STUDENT BLOG: My novel lockdown challenge

An RGS sixth former urges us all to pick up our pens in lockdown: 'Everyone has a story worth telling,' says GRACE STROER-JARVIS, who describes how she took on the challenge of writing her first novel in 30 days

EVERY year on October 31, 550,000 authors stay up until midnight. But why? Is it because they’re raiding their children’s Halloween candy haul? (maybe).

It’s because the first day of November marks the beginning of an international writing competition called National Novel Writing Month, or more simply NaNoWriMo. The challenge is simple, write 50,000 new words in the month of November.

NaNoWriMo is a charity based in the USA which raises money every year in order to provide writing assistance to schools and individuals for free. Or, in their words, ‘to help people find their voices and build new worlds on and off the page’.

The competition started in 1999 with 21 participants and has grown into a very broad internet community of writers from everywhere from Argentina to Vietnam.

There are a few rules, most of them are pretty self-explanatory like ‘don’t plagiarise’ but the most challenging is to finish the 50,000 words.

50,000 words in 30 days averages out to a daily word count of 1,677 words. This sounds like a small total but in actuality can take about two to three hours every day on top of your daily workload (in my case a seven-hour school day and about an hour of homework at home).
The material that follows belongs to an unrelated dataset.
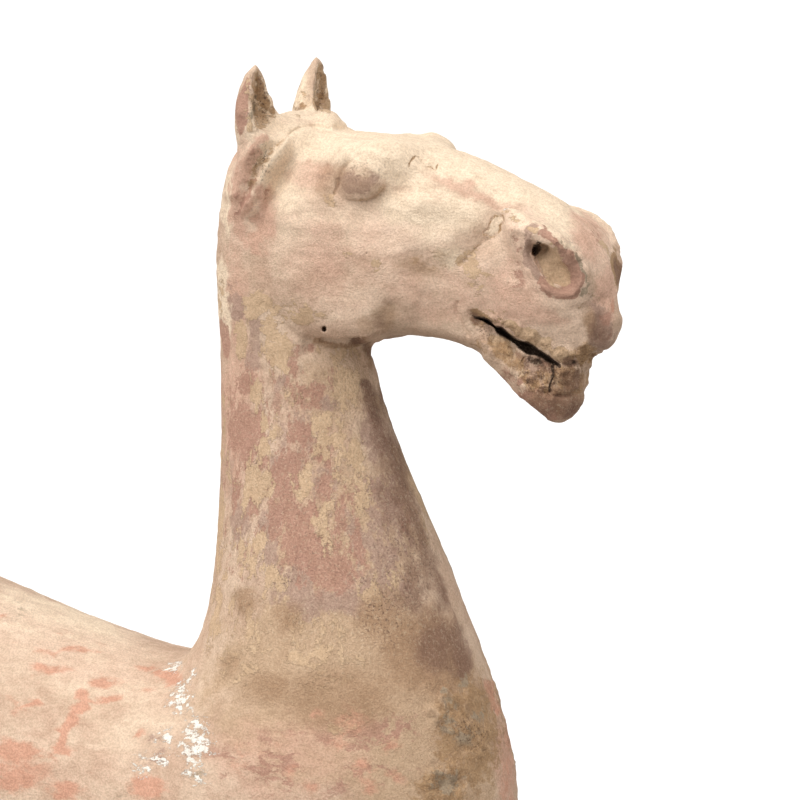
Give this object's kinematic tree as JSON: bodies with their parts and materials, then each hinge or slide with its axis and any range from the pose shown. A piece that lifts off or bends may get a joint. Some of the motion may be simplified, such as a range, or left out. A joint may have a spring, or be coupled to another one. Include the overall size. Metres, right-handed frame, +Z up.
{
  "type": "painted pottery horse figure",
  "caption": "Standing horse of painted, fired clay on a low slab, head turned straight ahead, worn paint, for display on a flat surface.",
  "frame": {"origin": "centre of the slab's underside", "axes": "+X towards the horse's head, +Y towards the horse's left side, +Z up"},
  "size_m": [0.5169, 0.1864, 0.6812],
  "materials": {
    "painted_clay": "matt fired clay with worn cream and pink slip"
  },
  "bodies": {
    "root": {"horse_figure": "painted_clay"}
  },
  "joints": []
}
So, why do people do NaNoWriMo? The real question is why do we do anything extracurricular if we know it will cut into our oh-so important rest and relaxation time?

For creatives the answer is easy. Undertaking NaNoWriMo forces you to sit down and write every day, to lock away your inner critic and create something new, regardless of how bad you think it is during your first draft.

Personally, I completed my 50,000 words, with no small effort. The first 15 days were easy, I had solid plot ideas and I had planned in late October. But around the middle mark the pace started slowing and being creative got harder, I started missing out days and the word count I needed to make up the difference got up to about 10,000.

It wasn’t until around the final week-and-a-half where I realised that I actually enjoyed writing that I was willing to sacrifice more of my time than I had initially expected to reach my goal.

In retrospect I am glad I did. I wrote about 7,000 words on the November 30, which was a school day, and the feeling of finally entering my finished word count (50,012) was definitely worth what I did to reach it.

I’ve been asked whether I’d considering publishing, and I won’t lie, it’s a first draft and it is truly terrible. It’s written in at least three different tenses, every character has a filler name, and I’m not entirely sure what its actually about anymore. But hey, Rome wasn’t built in a day.

After a lot of editing and some more ambitious goals, maybe. It’s one thing to create something for yourself and another thing entirely to offer it up for everyone to read and personally, I do not think I’m a good enough writer…

Yet.

My Project started as an idea of exploring how science and religion have both impacted the world through fiction and ended as a story of a grim reaper like character, Lilium (whose name comes from the Latin for lily, a flower typically used to symbolise peaceful death), who struggles to take responsibility for how their neglect has also contributed to the destruction of the world.

I have a lot of books on writing to read before I even want to touch the beast that is my NaNoWriMo novel again. But I am still glad I did it. My very rudimentary ‘novel’ brings me more joy and confidence than if I had never had the bravery to write it at all.

The whole point of NaNoWriMo is not for already established writers to smash out 50,000 words with their tried-and-true methods, although they do participate. (Water for Elephants by Sara Gruen and The Night Circus by Erin Morgenstern were once NaNoWriMo projects and are now very good reads.)

NaNoWriMo is for the ordinary people of this world, the teachers, the plumbers, and the shopkeepers, (and you!), to leave at the end of November with a rudimentary first draft of their own novel and the notion that writing is not for the elite few on New York Times Best Seller lists, and that everyone with the bravery to put pen to paper is an author. Or fingers on a keyboard, in my case. I find my brain moves much faster than I can write with a pen.

So, while you sit bored out of your mind in the endless confusing stretch that is lockdown, I urge you to be creative in your free time instead of mindlessly scrolling through your Instagram explore feed. And instead to believe in the transformative power of writing, or drawing, or singing.

I challenge you to pick up your pen this lockdown. Everyone has a story worth telling, I hope you find the courage to share yours.